On Sunday evening, Coates responded with a second piece titled “Bernie Sanders and the Liberal Imagination.” Though the short post was mostly a clarifying restatement with links, it did elaborate on why Sanders became the target of a critique when Clinton did not: Bernie Sanders calls himself a political radical; Hillary Clinton is a run-of-the-mill Democrat (whom Coates has criticized before, and just did again). The takeaway is that it’s unsurprising that Clinton opposes reparations, whereas Sanders’ lack of support for reparations puts the lie to his radicalism (or socialism). If Clinton’s rejection of reparations, for Coates, is “hardly a surprise, Sanders’ stance against them “run[s] counter to his chosen name” — again, his self-described “radical” position. Coates then moves on to point out two things: 1. that Sanders’ avoidance of “divisive” politics of reparations recalls centrist or even rightist politics from his adversaries; 2. that reparations, like abolition and black civil rights, will require “divisive” measures on the part of politicians.

To my mind, Coates is right to pressure Sanders. I have lately been at a loss for why anyone would deny the intersectional rightness and coalitional power of a two-pronged, simultaneous attack on white supremacy and income inequality. And I was pissed off by Sanders’ matter-of-fact rejection of reparations (sometimes frankness is unthoughtful) at the forum. Maybe it did smack of political expediency. Iowa first. South Carolina later.

Still, over the last week it has become clear to me that Sanders and Coates are similar in at least one way: they are both acting like hedgehogs in search of a fox. For Coates, the term is reparations first; for Sanders, it’s relief for “the middle class.”

In the first case, insofar as he opposes Sanders’ candidacy (and I’ll presume this is the root of his disagreement with Killer Mike, until he says otherwise), Coates is foregoing support for substantial if incremental relief for black citizens on the debatable grounds that this relief falls short of the threshold of moral or political righteousness. This point is underwritten by a rhetorical sleight of hand on Coates’ part, one that rightly hitches Bernie Sanders to a questionable “radicalism” but somehow lets Hillary Clinton off the hook, at least on the question of reparations.

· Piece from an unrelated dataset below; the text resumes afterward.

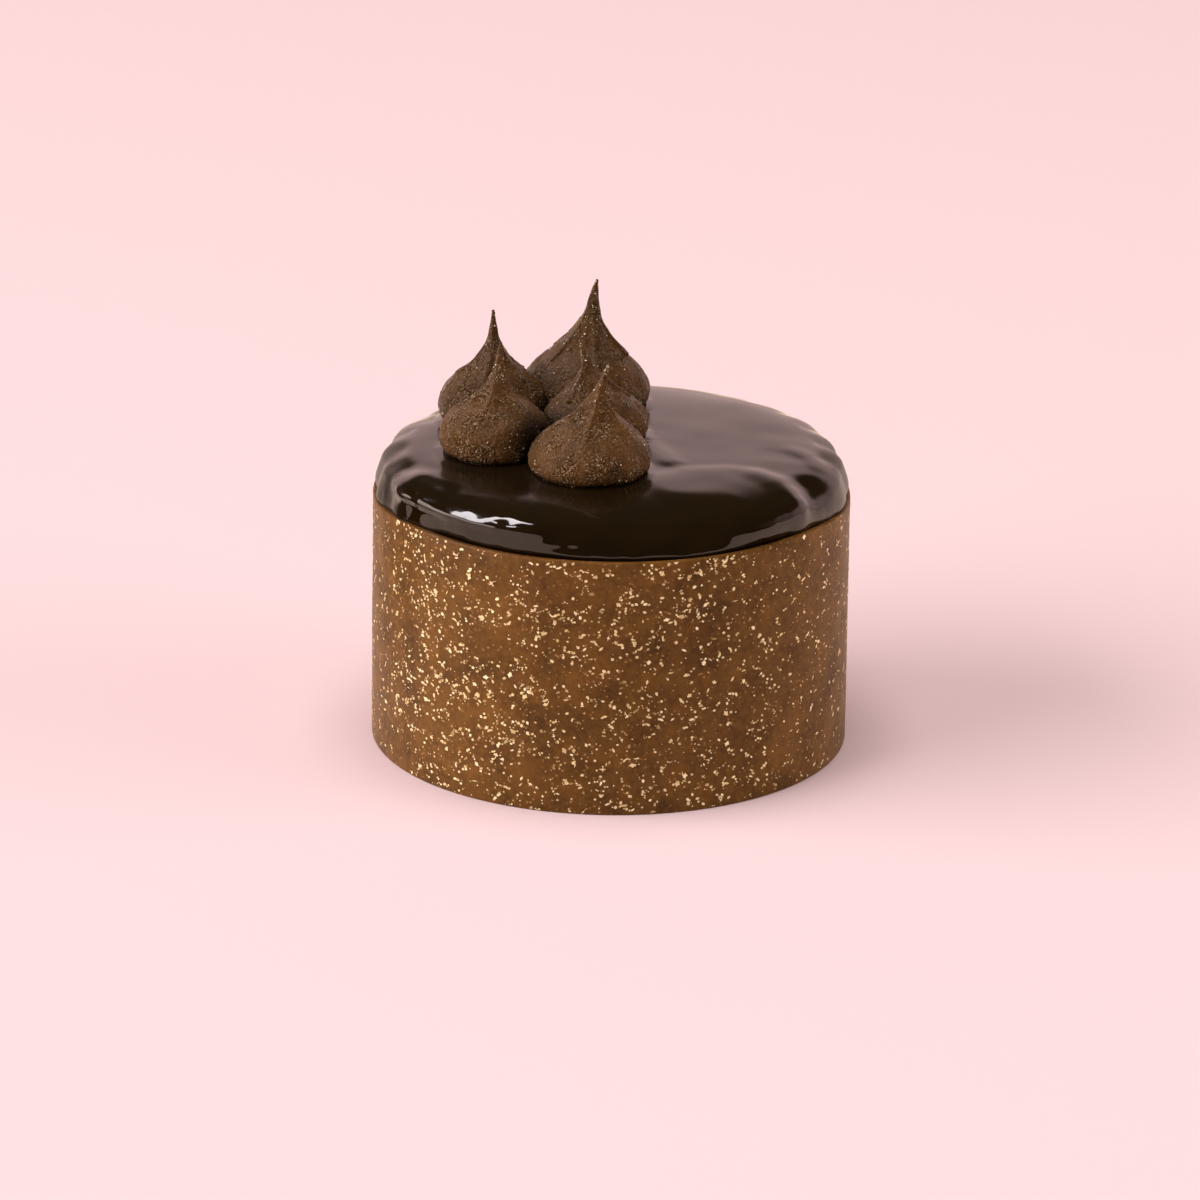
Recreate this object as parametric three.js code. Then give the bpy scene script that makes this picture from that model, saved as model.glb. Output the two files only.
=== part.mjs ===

Coates’ idea that our dissent should be based on a candidate’s “chosen name” — in the case of Bernie Sanders: “radical” — is incomplete. What about the names politicians fail to call themselves? Hillary Clinton, with or without her husband, is a neoliberal radical, whether she calls herself that or not. (Corey Robin has highlighted Clinton’s radical, dangerous neoliberalism this week.) The bottom line: given the neoliberal programs that Clinton has made possible or at least supported since the early 1990s, couldn’t her election make life worse for black people? Can Coates say the same about Bernie Sanders?

On Sanders’ part, Coates is right that his intransigence on the subject of reparations diminishes his claims to radicalism. It should also, at the very least, call into question his ability to build a coalition that can challenge neoliberal capitalism in the coming years. (Why would anyone want socialism without reparations?) But given this, you’d think that Sanders supporters would pressure him to change instead of carrying him around like a bird egg, protecting him until he hatches. This is, after all, an American presidential campaign, one that requires a tremendous amount of vetting. And while the primary between Clinton and Sanders has so far remained civil, whomever survives it won’t be met with the same kindness. On the contrary, Sanders — socialist or progressive liberal, radical or not — will need even stronger and broader support to win the general election than he has now.

If you take a closer look at Coates’ starting point for reparations, Sanders’ lack of support is all the more baffling. Why? Coates has been clear across several pieces that support for reparations could or should begin with HR 40, a bill that sets up a commission to “examine slavery and discrimination in the colonies and the United States from 1619 to the present and recommend appropriate remedies.” Coates’ baseline for “supporting reparations” — at least at this point — is researching how they “might actually work”:

A country curious about how reparations might actually work has an easy solution in Conyers’s bill, now called HR 40, the Commission to Study Reparation Proposals for African Americans Act. We would support this bill, submit the question to study, and then assess the possible solutions. But we are not interested.

“But we are not interested.” Coates wrote this line in June of 2014, when he first made “The Case for Reparations” in The Atlantic, and it’s still true. Why would we now expect him to change course, especially given that it took him four years — and a hard-earned change of mind — to arrive at his conclusion?

And the fact that Coates changed his mind is important. Four years is the length of one presidential term. One could argue, on this basis, that Bernie Sanders deserves at least one shot, one term, one election to promote HR 40 or something like it. On the other hand: the sooner the better.